» Requirements
Give the number of lines in the listing below that include the word "axes", with nothing more.

» Records shown
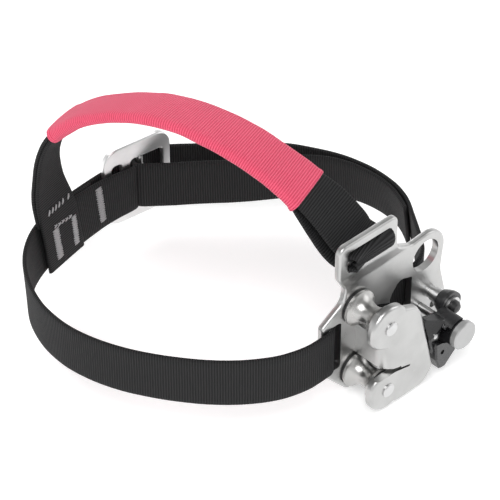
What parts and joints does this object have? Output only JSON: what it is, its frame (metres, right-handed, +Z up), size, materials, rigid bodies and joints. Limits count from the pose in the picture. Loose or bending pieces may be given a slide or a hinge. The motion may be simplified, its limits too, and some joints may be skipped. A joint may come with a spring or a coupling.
{
  "type": "foot ascender",
  "caption": "Foot-mounted rope ascender: steel body with rope rollers and a toothed cam, heel strap with buckle and a sleeved strap under the foot.",
  "frame": {"origin": "centre of the carabiner eye, halfway through the body plate", "axes": "+Z up along the rope, -Y out of the plate's rope side, +X across the plate towards the cam's pivot"},
  "size_m": [0.1727, 0.179, 0.1215],
  "materials": {
    "plate_steel": "tumbled stainless steel, satin",
    "roller_steel": "turned stainless steel, bright",
    "pin_steel": "stainless steel, machined",
    "cam_steel": "cast steel, blackened",
    "spring_steel": "spring steel wire",
    "washer_dark": "dark nylon",
    "bush_bronze": "sintered bronze",
    "lever_black": "black coated casting, semi gloss",
    "cap_black": "black moulded cap",
    "knob_steel": "machined stainless steel, fine ground face",
    "seal_rubber": "black rubber",
    "webbing_black": "black polyester webbing, ribbed weave",
    "sleeve_pink": "coral pink tubular webbing, ribbed",
    "thread_grey": "grey sewing thread",
    "buckle_steel": "stainless steel, tumbled"
  },
  "bodies": {
    "ascender_body": {"frame": "plate_steel", "upper_roller_pin": "pin_steel", "lower_roller_pin": "pin_steel", "upper_roller_washers": "washer_dark", "lower_roller_washers": "washer_dark", "strap_bar": "pin_steel", "cam_pin": "pin_steel", "cam_washer": "pin_steel", "cam_cap": "cap_black", "cam_spacer": "pin_steel", "heel_strap": "webbing_black", "tail_strap": "webbing_black", "anchor_loop": "webbing_black", "foot_strap": "webbing_black", "foot_strap_loop": "webbing_black", "foot_strap_sleeve": "sleeve_pink", "stitching": "thread_grey", "buckle_frame": "buckle_steel", "buckle_lock_bar": "pin_steel"},
    "upper_roller_body": {"upper_roller": "roller_steel", "upper_roller_bush": "bush_bronze"},
    "lower_roller_body": {"lower_roller": "roller_steel", "lower_roller_bush": "bush_bronze"},
    "cam_body": {"cam": "cam_steel", "cam_spring": "spring_steel", "release_lever": "lever_black", "lever_rivets": "pin_steel", "plunger_spring": "spring_steel"},
    "knob_body": {"plunger": "pin_steel", "knob": "knob_steel", "knob_seal": "seal_rubber"}
  },
  "joints": [
    {"name": "upper_roller_spin", "type": "hinge", "parent": "ascender_body", "child": "upper_roller_body", "pos_m": [-0.0422, -0.0101, -0.004], "axis": [0, 1, 0], "continuous": true},
    {"name": "lower_roller_spin", "type": "hinge", "parent": "ascender_body", "child": "lower_roller_body", "pos_m": [-0.0422, -0.0101, -0.0392], "axis": [0, 1, 0], "continuous": true},
    {"name": "cam_pivot", "type": "hinge", "parent": "ascender_body", "child": "cam_body", "pos_m": [0.005, -0.0105, -0.0238], "axis": [0, -1, 0], "range_deg": [0, 70], "stiffness_Nm_per_rad": 0.05, "springref_deg": -34.38},
    {"name": "knob_pull", "type": "slide", "parent": "cam_body", "child": "knob_body", "axis": [0, -1, 0], "range_m": [0, 0.0035], "stiffness_N_per_m": 600, "springref_m": -0.004, "deforming": ["plunger_spring"]}
  ]
}
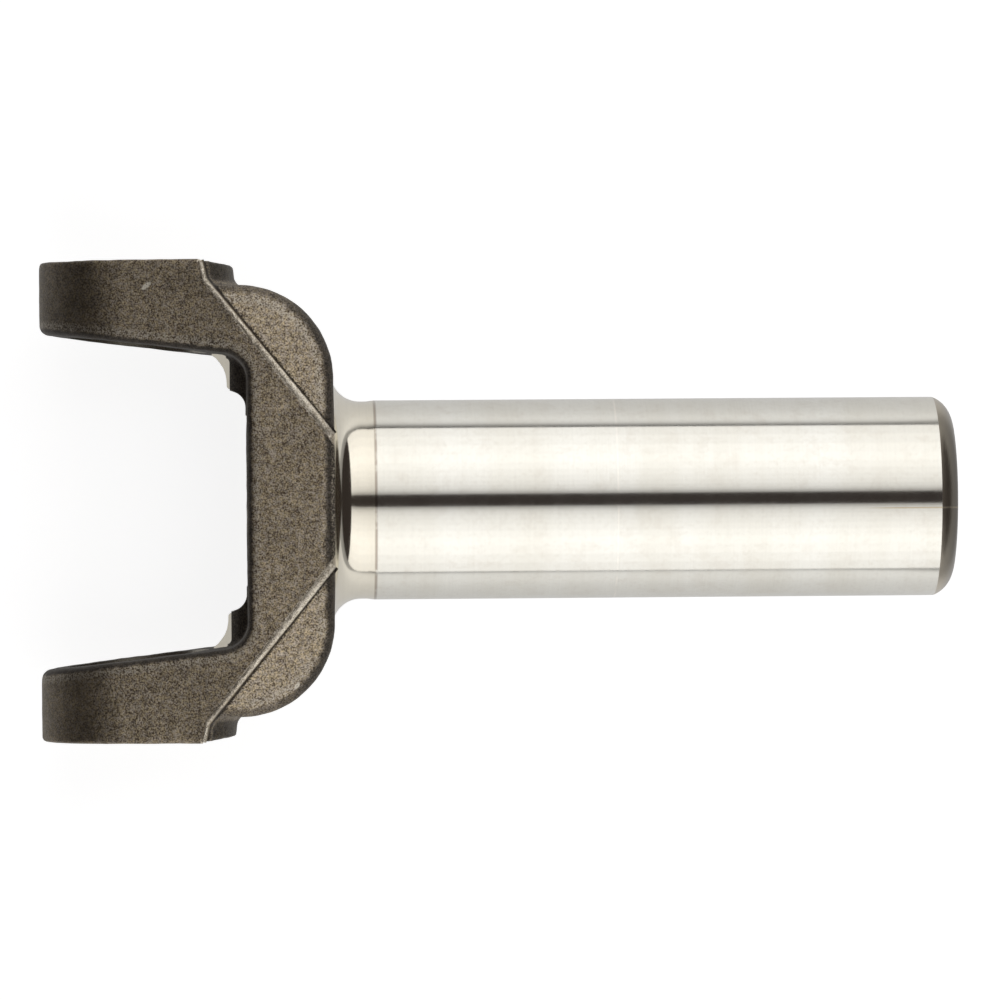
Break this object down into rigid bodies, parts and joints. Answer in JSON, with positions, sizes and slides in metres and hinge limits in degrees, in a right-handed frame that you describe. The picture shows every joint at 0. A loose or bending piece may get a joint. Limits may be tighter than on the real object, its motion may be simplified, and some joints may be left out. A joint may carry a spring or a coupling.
{
  "type": "driveshaft slip yoke",
  "caption": "One-piece forged slip yoke: a two-eared fork with cross bores for a universal joint on a ground barrel with an internal spline, sealed by a soft plug.",
  "frame": {"origin": "the joint centre, where the axis through both cap bores crosses the barrel's axis", "axes": "+X along the barrel towards its open end, +Y through both cap bores, +Z out of one flat side of the fork, up as it lies"},
  "size_m": [0.1746, 0.0914, 0.0478],
  "materials": {
    "forged_steel": "shot-blasted forging skin on the fork, ground bright steel on the barrel",
    "plug_steel": "pressed sheet steel, plain"
  },
  "bodies": {
    "root": {"yoke": "forged_steel", "core_plug": "plug_steel"}
  },
  "joints": []
}
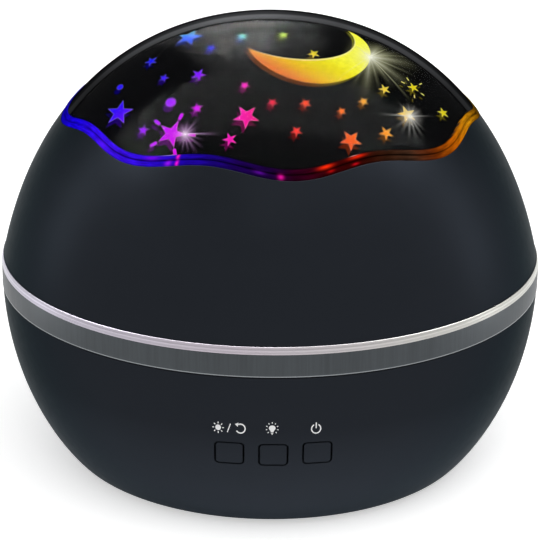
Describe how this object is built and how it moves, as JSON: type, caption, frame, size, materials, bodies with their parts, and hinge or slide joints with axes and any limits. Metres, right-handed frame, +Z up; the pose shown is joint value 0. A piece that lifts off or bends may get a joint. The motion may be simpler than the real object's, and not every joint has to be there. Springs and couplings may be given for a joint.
{
  "type": "star night light projector",
  "caption": "Ball-shaped night light on a fixed bowl base, with push buttons in front, a bright ring, and a motor-turned upper half with a clear dome over a star and moon film.",
  "frame": {"origin": "on the table, under the ball's axis, at the feet's lower faces", "axes": "+Z up along the axis that the upper half turns on, push buttons towards -Y, power socket towards +Y"},
  "size_m": [0.13, 0.13, 0.1065],
  "materials": {
    "black_shell": "glossy dark slate ABS",
    "brushed_band": "vertically brushed dark grey",
    "bright_trim": "bright satin bevel",
    "clear_dome": "clear moulded acrylic",
    "glow_rim": "translucent edge that glows from blue through red to gold",
    "black_film": "black printed film",
    "star_windows": "clear coloured windows in the film",
    "white_plastic": "plain white moulding",
    "inner_plastic": "plain dark moulding",
    "circuit_board": "green solder mask",
    "cell_jacket": "plain wrapped cell",
    "led_lens": "yellow phosphor lens",
    "lead_jacket": "red lead jacket",
    "steel": "plated steel",
    "rubber": "soft black rubber"
  },
  "bodies": {
    "base": {"base_shell": "black_shell", "grey_band": "brushed_band", "bright_strip": "bright_trim", "deck": "black_shell", "battery_box": "inner_plastic", "battery_cells": "cell_jacket", "battery_springs": "steel", "battery_contacts": "steel", "rubber_feet": "rubber", "housing_screws": "steel", "gear_motor": "steel", "motor_screws": "steel", "main_board": "circuit_board", "board_parts": "inner_plastic", "board_screws": "steel", "switch_board": "circuit_board", "tact_switches": "inner_plastic", "power_socket": "steel", "led_post": "white_plastic", "led_board": "white_plastic", "star_leds": "led_lens", "wire_leads": "lead_jacket", "bearing_washer": "white_plastic", "retaining_clip": "steel"},
    "rotation_button": {"rotation_button": "black_shell"},
    "light_button": {"light_button": "black_shell"},
    "power_button": {"power_button": "black_shell"},
    "battery_door": {"battery_door": "black_shell", "door_screw": "steel"},
    "turntable": {"turntable": "white_plastic"},
    "drive_gear": {"drive_gear": "white_plastic", "motor_shaft": "steel"},
    "cover": {"upper_shell": "black_shell", "cover_ring": "black_shell", "wave_rim": "glow_rim", "dome_cover": "clear_dome", "star_film": "black_film", "film_windows": "star_windows", "film_ring": "white_plastic"}
  },
  "joints": [
    {"name": "turntable_spin", "type": "hinge", "parent": "base", "child": "turntable", "pos_m": [0, 0, 0.05], "axis": [0, 0, 1], "continuous": true},
    {"name": "pinion_spin", "type": "hinge", "parent": "base", "child": "drive_gear", "pos_m": [0, 0.032, 0.049], "axis": [0, 0, 1], "continuous": true},
    {"name": "cover_lift", "type": "slide", "parent": "turntable", "child": "cover", "axis": [0, 0, 1], "range_m": [0, 0.08]},
    {"name": "door_hinge", "type": "hinge", "parent": "base", "child": "battery_door", "pos_m": [0, 0.0216, 0.0034], "axis": [1, 0, 0], "range_deg": [0, 90]},
    {"name": "rotation_button_press", "type": "slide", "parent": "base", "child": "rotation_button", "axis": [0, 0.9583, 0.2857], "range_m": [0, 0.0006], "stiffness_N_per_m": 900},
    {"name": "light_button_press", "type": "slide", "parent": "base", "child": "light_button", "axis": [0, 0.9583, 0.2857], "range_m": [0, 0.0006], "stiffness_N_per_m": 900},
    {"name": "power_button_press", "type": "slide", "parent": "base", "child": "power_button", "axis": [0, 0.9583, 0.2857], "range_m": [0, 0.0006], "stiffness_N_per_m": 900}
  ],
  "couplings": [
    {"joint": "pinion_spin", "follows": "turntable_spin", "ratio": -3}
  ]
}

» Reply
4